Borrowing has been on the increase for the past ten months and has finally hit a three year peak in July at a whopping $12 billion. Strangely enough, although consumers are borrowing at record amounts credit card usage is down.

Consumer borrowing is currently at a yearly level of $2.45 trillion, 2 percent above the four-year low from last September.

With rumors of a double dip recession, many Americans are on edge and it’s difficult to speculate what each report, percentage and analysis will result in. An increase in consumer borrowing is typically a good sign, but the fact of the matter is jobs openings are scarce and the economy is still far too slow in its recovery.

According to an AP release the economy is at a 0.7 percent growth a month for the first six months this year. This growth rate is by far the slowest in the past two years since the recession ended.

Jobs Are A Cause For Concern

With absolutely no jobs added in August, causing the unemployment rate to stay at a stand still of 9.1 percent. Most wounds are still fresh from the 2008 recession; it is not expected that Americans will be adding debt.

Obama’s jobs speech yesterday proposed a plan to grow the jobs by offering tax incentives and create more jobs for teachers, veterans and construction workers.

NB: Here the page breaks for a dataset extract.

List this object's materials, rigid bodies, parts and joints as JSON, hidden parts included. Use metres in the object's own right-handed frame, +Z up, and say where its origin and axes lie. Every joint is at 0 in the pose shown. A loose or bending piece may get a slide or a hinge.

The American Jobs Act has the goals of putting “more people back to work and more money in the pockets of those who are working,” according to Obama.

The explanation for all this borrowing may just be most consumers are trying to get their finances in order. After consumer confidence took a hit in 2008, most Americans refocused their budgets and re-set their financial goals. More money is but towards increasing savings, and less money is used for credit card purchases.

These facts prove that although the news of increased borrowing is good, it may not mean we are in the clear quite yet.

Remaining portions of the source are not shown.